Wednesday 2 November 2011

What Vitamins Actually Work?


There's a lot of to-do going on about natural vitamins having an edge on the synthetics. And, truth to tell, going natural sure sounds good. The way God intended and all.
But like with so many things, the devil's in the details.
The major sources of natural vitamin B vitamins are wheat and yeast. Well, if you have candida-a constant concern with thyroid and adrenal problems-you don't want to throw yeast down the old hatch. Same thing if you have a mold allergy.
And wheat? Anybody with a digestive system dancing the fandango should consider the possibility of an allergy. Medicine's finally realizing the disaster of one such, a sensitivity to gluten. And no wonder since they've pumped the gluten content in today's wheat way, way up-because it makes bread "fluffier." So much for natural.
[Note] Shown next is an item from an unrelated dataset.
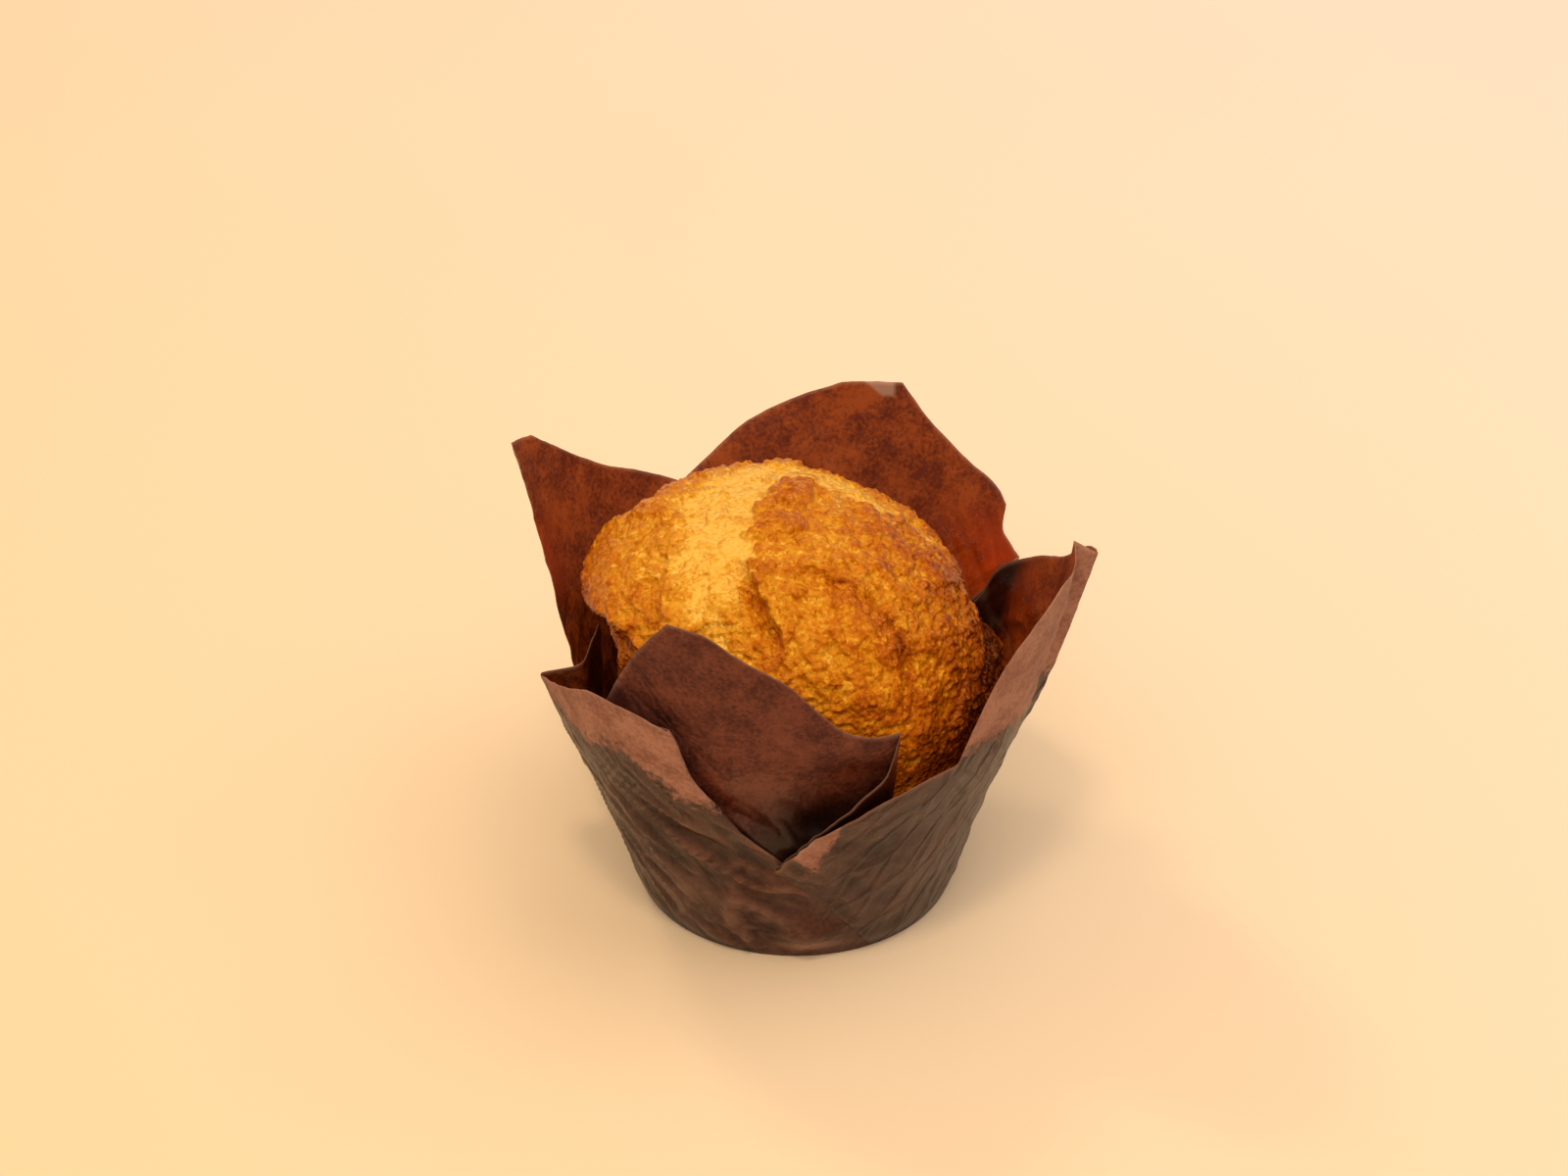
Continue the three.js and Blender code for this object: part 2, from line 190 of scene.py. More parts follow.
@dataclass
class NodeSheet:
    """A material's node tree under construction.

    Args:
        name: Name of the material.
    """

    name: str
    material: bpy.types.Material = field(init=False)

    def __post_init__(self) -> None:
        """Starts the material with an empty node tree."""
        self.material = bpy.data.materials.new(self.name)
        self.material.use_nodes = True
        self.material.node_tree.nodes.clear()

    def add(self, kind: str, inputs: dict | list | tuple = (), outlet: str | int = 0,
            **settings: object) -> bpy.types.NodeSocket | None:
        """Adds a node with its settings and links.

        Args:
            kind: Type name of the node, without the shader prefix.
            inputs: What the inputs take, in order or by name or number. Each is a socket to
                join, an sRGB hex colour or a plain value.
            outlet: Name or number of the output that is wanted.
            settings: Properties of the node itself.

        Returns:
            The wanted output, or None if the node has no output.
        """
        tree = self.material.node_tree
        node = tree.nodes.new("ShaderNode" + kind)
        for key, value in settings.items():
            setattr(node, key, value)
        named = inputs if isinstance(inputs, dict) else dict(enumerate(inputs))
        for key, value in named.items():
            if isinstance(value, bpy.types.NodeSocket):
                tree.links.new(value, node.inputs[key])
            else:
                node.inputs[key].default_value = linear(value) if isinstance(value, str) else value
        return node.outputs[outlet] if len(node.outputs) else None


def per_mm(size: float) -> float:
    """Scale of a pattern whose swellings or cells are size millimetres wide."""
    return 1 / (size * MILLIMETRE)


@dataclass(frozen=True)
class GoldenCrust:
    """Moist egg-rich crust, baked until it is golden and browned where it stood proud.

    The grains glisten over colours that run from pale crumb to dark brown.

    Args:
        browning_and_shade: How far the crust has browned, with its painted shade, from 0 to 1, and
            the sRGB hex colour of each stop, pale to dark.
        patch: Width of the browned patches, in millimetres.
        speck: Width of the browned specks, in millimetres.
        glint_loop: Width of the loops of the painted glints, in millimetres.
        glint_loop_field: Width of the areas that have or lack painted glints, in millimetres.
        glint: Width of the wet spots, in millimetres.
        crumb: Width of the crumbs, in millimetres.
        crumb_height: Height of the crumbs, in millimetres.
        speck_height: Height of the specks, in millimetres.
        gloss: Roughness from the wettest spot to the driest.
        warm_gloss: Tint of the shine, which butter turns golden.
    """

    browning_and_shade: tuple[tuple[float, str], ...] = (
        (0.0, "#E6AC45"), (0.2, "#CD8A1B"), (0.42, "#BD6C07"),
        (0.62, "#A64E04"), (0.82, "#7A3002"), (1.0, "#381101"))
    patch: float = 2.4
    speck: float = 0.7
    glint_loop: float = 1.1
    glint_loop_field: float = 1.6
    glint: float = 0.6
    crumb: float = 1.05
    crumb_height: float = 0.6
    speck_height: float = 0.4
    gloss: tuple[float, float] = (0.12, 0.4)
    warm_gloss: str = "#FFC26A"

    def material(self) -> bpy.types.Material:
        """Baked crust, whose degree of baking, with painted shade and light, is read from the mesh
        and broken up by grain.

        Returns:
            The finished material.
        """
        sheet = NodeSheet("baked_sugar_crust")
        place = sheet.add("TexCoord", outlet="Object")
        # mottling: how far each patch and each speck of the top has browned
        patches = sheet.add("TexNoise", {"Vector": place, "Scale": per_mm(self.patch),
                                         "Detail": 4.0, "Roughness": 0.55})
        patches = sheet.add("MapRange", [patches, 0.3, 0.7, -0.13, 0.13])
        specks = sheet.add("TexNoise", {"Vector": place, "Scale": per_mm(self.speck),
                                        "Detail": 3.0, "Roughness": 0.65})
        specks = sheet.add("MapRange", [specks, 0.32, 0.68, -0.12, 0.12])
        mottling = sheet.add("Math", [patches, specks], operation="ADD")
        bake_and_shade = sheet.add("Attribute", outlet="Fac", attribute_name="bake_and_shade")
        bake_and_shade = sheet.add("Math", [bake_and_shade, mottling], operation="ADD")
        # painted glints: short pale squiggly lines, 1 to 2 mm long, lighten the colour on the
        # edges of the crumbs
        loops = sheet.add("TexNoise", {"Vector": place, "Scale": per_mm(self.glint_loop),
                                       "Detail": 1.0, "Roughness": 0.55})
        off_line = sheet.add("Math", [loops, 0.5], operation="SUBTRACT")
        off_line = sheet.add("Math", [off_line, 0.0], operation="ABSOLUTE")
        lines = sheet.add("MapRange", [off_line, 0.02, 0.08, 1.0, 0.0])
        glinting_area = sheet.add("TexNoise", {"Vector": place, "Scale": per_mm(self.glint_loop_field),
                                         "Detail": 1.0, "Roughness": 0.55})
        glinting_area = sheet.add("MapRange", [glinting_area, 0.48, 0.6, 0.0, 0.24])
        painted_glints = sheet.add("Math", [lines, glinting_area], operation="MULTIPLY")
        bake_and_shade = sheet.add("Math", [bake_and_shade, painted_glints], operation="SUBTRACT")
        colour = sheet.add("ValToRGB", [bake_and_shade], "Color")
        stops = colour.node.color_ramp.elements
        while len(stops) < len(self.browning_and_shade):
            stops.new(0.5)
        for stop, (position, code) in zip(stops, self.browning_and_shade):
            stop.position, stop.color = position, linear(code)
        # wet grains catch the light in small points, the crumb between them does not
        wet = sheet.add("TexNoise", {"Vector": place, "Scale": per_mm(self.glint),
                                     "Detail": 2.0, "Roughness": 0.55})
        shine = sheet.add("MapRange", [wet, 0.38, 0.62, *self.gloss])
        crumbs = sheet.add("TexVoronoi", {"Vector": place, "Scale": per_mm(self.crumb),
                                          "Randomness": 1.0}, "Distance", feature="F1")
        relief = sheet.add("Bump", {"Height": crumbs, "Strength": 0.75,
                                    "Distance": self.crumb_height * MILLIMETRE})
        grain = sheet.add("TexNoise", {"Vector": place, "Scale": per_mm(self.speck),
                                       "Detail": 3.0, "Roughness": 0.6})
        relief = sheet.add("Bump", {"Height": grain, "Strength": 0.8, "Normal": relief,
                                    "Distance": self.speck_height * MILLIMETRE})
        # light goes a short way into moist crumb and comes out warmer; IOR of a buttery glaze
        shader = sheet.add("BsdfPrincipled", {
            "Base Color": colour, "Roughness": shine, "Normal": relief,
            "Subsurface Weight": 0.06, "Subsurface Scale": 0.002,
            "Subsurface Radius": (1.0, 0.4, 0.1), "IOR": 1.42,
            "Specular Tint": self.warm_gloss}, "BSDF")
        sheet.add("OutputMaterial", {"Surface": shader})
        return sheet.material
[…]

Natural vitamin C, meanwhile, often comes from corn-to which untold numbers of people are allergic. And who knows if the corn is genetically modified, as most of it is?
A lot of vitamin pills contain corn starch as a binder, which is why I talk about capsules so much-not so many fillers.
And natural vitamin E tocopherols can come chock-a-block full of evil soy. And some E comes to us from wheat germ, which, of course, takes us back to the whole gluten story.
On the other hand, some vitamins, like vitamin A, are better in their natural, animal-based form. Which means, of course, that most vitamins offer us synthetic, plant-based forms of vitamin A.
And natural, plant-based vitamin/mineral products come up way short in minerals, too. Since almost all of us are mineral deficient, this is a very bad thing.
So, what about synthetics then? Well, it depends. Our bodies are happy to join forces with synthetics that look like the real thing, bio-identical as it's called, but sometimes the supplement people decide they have a better idea.
And maybe their idea looks good on paper. A lot of things look good on paper. I used to write software, and I guarantee you everything I wrote looked swell on paper. But sometimes when a computer got its innards on my fabulous code, things fell apart. In fact, I've been known to yell at computers for their intransigence, for all the good it did me.
Our bodies are like that, too. If something unrecognizable comes down the hatch, things fall apart. Not as quickly as with a computer, though, and that's a pity. The sooner we know, the better off we are.
So, it's not just any natural, and it's not just any synthetic.
Let's talk, then, about a natural turned into a synthetic. It's called an isolate, wherein they strip away all the so-called extra parts of something natural to get down to the "active ingredient." They isolate it.
Our bodies don't think much of isolates. Fact is, they don't recognize them without their missing parts and start defending themselves against the foreign attacker.
This is how a lot of prescription drugs do us in. It's a big reason why "properly prescribed, properly taken" prescription drugs kill more than 100,000 people a year in the U.S. alone.
To get a patent, pharmaceutical companies have to come up with something that doesn't naturally occur in nature. (Well, that's the law, which is sometimes observed, sometimes not.) Patents generate the big bucks. Big, big, big bucks. Really big bucks. Really big.
And so we get isolates, which never occur in nature, alien life forms that they claim will make life better. Riiight.
And it's not just prescription meds. Big Pharma's muscling into the vitamin/mineral world, too.
When vitamin D hit the news, pharmaceutical companies jumped all over it, racing to get a patentable version by isolating one part of the whole. Last I heard their "new, improved Vitamin D" was bumping people off instead of doing them any good.